The first reason, as I have said, is the efficiency of the staff. The second is the willingness of the successive Governments to make these services pay. The three services have lost £500,000 in 20 years of operation. In some years there were profits, in other years there were losses, while in others there was more or less an even balance in the accounts. Half a million pounds are a negligible percentage of all the turnover of the three services taken together. I might add that the last Government during its period of office raised charges by £1,000,000 a year, taking the two services, postal and telephone, together. I have every admiration for their so doing. They raised charges on three separate occasions. On the last occasion they left the proposals for me to implement.

As I have indicated already, the last Government prepared for introduction the Post Office (Amendment) Bill, 1951, which I brought through the two Houses of the Oireachtas and which eliminated all the remaining types of restriction upon the increasing of postal and telephone charges, restrictions that were the result of earlier Acts, in the same way as the restrictions we are now removing in regard to the telegraph service.
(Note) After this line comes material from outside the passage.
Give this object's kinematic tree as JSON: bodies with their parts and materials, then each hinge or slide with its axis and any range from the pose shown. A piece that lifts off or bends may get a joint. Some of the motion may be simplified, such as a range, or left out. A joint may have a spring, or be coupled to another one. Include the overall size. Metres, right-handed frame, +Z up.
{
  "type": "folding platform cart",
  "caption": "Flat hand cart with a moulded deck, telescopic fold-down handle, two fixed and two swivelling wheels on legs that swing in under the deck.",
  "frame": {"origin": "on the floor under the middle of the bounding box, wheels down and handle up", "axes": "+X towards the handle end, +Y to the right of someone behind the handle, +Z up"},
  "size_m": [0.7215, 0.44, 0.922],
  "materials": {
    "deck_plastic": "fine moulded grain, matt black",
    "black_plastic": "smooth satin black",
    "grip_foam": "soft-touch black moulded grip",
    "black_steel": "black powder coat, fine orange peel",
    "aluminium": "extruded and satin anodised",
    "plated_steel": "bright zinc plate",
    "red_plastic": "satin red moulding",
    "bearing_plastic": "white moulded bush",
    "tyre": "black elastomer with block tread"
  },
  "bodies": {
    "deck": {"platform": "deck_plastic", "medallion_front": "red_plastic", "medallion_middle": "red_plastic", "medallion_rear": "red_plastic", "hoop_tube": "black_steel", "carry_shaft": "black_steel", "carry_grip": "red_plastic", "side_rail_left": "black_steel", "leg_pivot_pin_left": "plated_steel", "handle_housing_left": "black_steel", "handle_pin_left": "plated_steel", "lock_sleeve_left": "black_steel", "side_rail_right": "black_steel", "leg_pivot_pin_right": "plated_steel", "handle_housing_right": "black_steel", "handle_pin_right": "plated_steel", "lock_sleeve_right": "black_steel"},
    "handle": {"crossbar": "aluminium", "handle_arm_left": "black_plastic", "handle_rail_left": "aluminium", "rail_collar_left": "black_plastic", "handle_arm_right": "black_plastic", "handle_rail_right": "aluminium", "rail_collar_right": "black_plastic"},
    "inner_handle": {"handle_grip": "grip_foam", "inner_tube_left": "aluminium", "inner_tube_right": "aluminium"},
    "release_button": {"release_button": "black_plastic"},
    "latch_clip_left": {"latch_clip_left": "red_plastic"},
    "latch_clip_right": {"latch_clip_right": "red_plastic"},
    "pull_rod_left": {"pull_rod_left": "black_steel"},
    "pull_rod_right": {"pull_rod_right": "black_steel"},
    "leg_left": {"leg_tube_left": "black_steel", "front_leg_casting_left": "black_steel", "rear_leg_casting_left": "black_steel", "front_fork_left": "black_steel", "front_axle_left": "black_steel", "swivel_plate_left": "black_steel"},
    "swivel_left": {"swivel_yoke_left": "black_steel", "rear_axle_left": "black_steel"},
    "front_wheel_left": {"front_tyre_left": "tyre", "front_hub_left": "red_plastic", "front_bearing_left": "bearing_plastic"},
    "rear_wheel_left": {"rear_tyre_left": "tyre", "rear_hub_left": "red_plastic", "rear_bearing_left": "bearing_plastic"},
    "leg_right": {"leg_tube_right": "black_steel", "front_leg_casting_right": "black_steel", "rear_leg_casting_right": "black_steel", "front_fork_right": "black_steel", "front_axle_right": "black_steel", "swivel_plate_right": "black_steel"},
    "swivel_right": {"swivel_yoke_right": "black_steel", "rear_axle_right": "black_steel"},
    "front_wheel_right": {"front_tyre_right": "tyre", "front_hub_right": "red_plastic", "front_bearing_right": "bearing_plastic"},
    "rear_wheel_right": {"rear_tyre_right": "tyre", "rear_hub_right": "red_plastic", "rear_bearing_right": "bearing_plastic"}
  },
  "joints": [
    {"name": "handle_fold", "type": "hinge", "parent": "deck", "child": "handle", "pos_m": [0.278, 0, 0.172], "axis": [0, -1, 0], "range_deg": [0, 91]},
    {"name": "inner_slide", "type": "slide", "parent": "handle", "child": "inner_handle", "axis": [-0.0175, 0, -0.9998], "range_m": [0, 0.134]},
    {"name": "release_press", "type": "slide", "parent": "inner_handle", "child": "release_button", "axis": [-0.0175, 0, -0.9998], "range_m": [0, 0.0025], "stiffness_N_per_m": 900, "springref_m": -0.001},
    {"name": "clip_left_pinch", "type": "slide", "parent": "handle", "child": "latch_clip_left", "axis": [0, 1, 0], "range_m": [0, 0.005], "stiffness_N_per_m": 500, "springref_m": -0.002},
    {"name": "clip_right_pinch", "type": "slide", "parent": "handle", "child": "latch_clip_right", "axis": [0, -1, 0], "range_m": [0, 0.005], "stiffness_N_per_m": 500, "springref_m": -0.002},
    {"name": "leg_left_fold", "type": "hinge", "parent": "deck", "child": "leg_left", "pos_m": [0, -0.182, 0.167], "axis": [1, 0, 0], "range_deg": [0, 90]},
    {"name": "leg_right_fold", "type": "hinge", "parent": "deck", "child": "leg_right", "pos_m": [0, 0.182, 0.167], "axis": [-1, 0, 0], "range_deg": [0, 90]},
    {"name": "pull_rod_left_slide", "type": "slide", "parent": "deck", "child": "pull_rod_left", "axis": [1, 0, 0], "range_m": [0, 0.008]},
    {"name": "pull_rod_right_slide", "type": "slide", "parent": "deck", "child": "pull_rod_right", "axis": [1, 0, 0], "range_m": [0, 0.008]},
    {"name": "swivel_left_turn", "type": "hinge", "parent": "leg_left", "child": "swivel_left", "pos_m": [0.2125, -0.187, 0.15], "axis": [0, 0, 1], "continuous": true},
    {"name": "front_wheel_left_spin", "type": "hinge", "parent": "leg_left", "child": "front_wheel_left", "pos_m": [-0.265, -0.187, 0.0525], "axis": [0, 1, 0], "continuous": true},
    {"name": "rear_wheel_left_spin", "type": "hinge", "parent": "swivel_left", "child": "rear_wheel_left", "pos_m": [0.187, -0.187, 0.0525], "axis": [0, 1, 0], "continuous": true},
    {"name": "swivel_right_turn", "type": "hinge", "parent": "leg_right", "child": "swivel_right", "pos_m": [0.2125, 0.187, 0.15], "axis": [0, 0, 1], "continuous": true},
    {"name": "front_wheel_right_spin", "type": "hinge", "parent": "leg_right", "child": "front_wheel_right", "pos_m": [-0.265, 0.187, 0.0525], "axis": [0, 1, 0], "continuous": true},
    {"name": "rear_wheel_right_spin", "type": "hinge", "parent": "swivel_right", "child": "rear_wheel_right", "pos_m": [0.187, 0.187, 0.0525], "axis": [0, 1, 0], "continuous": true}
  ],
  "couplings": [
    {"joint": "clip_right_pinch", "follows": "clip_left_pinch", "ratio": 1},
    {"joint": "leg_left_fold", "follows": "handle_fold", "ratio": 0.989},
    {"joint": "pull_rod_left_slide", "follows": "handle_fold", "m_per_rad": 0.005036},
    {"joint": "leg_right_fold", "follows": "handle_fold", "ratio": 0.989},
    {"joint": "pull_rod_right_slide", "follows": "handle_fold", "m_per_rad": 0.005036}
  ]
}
Now the whole of the three services will have charges that can be increased by statutory regulations.

Under these regulations, I am compelled to place the increased charges for examination by the Dáil and Seanad. If any member of the Dáil considers that the increased charges are excessive he can raise the matter by special resolution. I am glad the House has co-operated with me in enabling the Second Reading to be completed to-night. I can only assure the members of the Seanad that so long as I am in charge of the services I will do my utmost to improve their efficiency and to insist at all times on their commercial character.

Question put and agreed to.
Bill put through Committee without amendment, reported, received for final consideration and passed.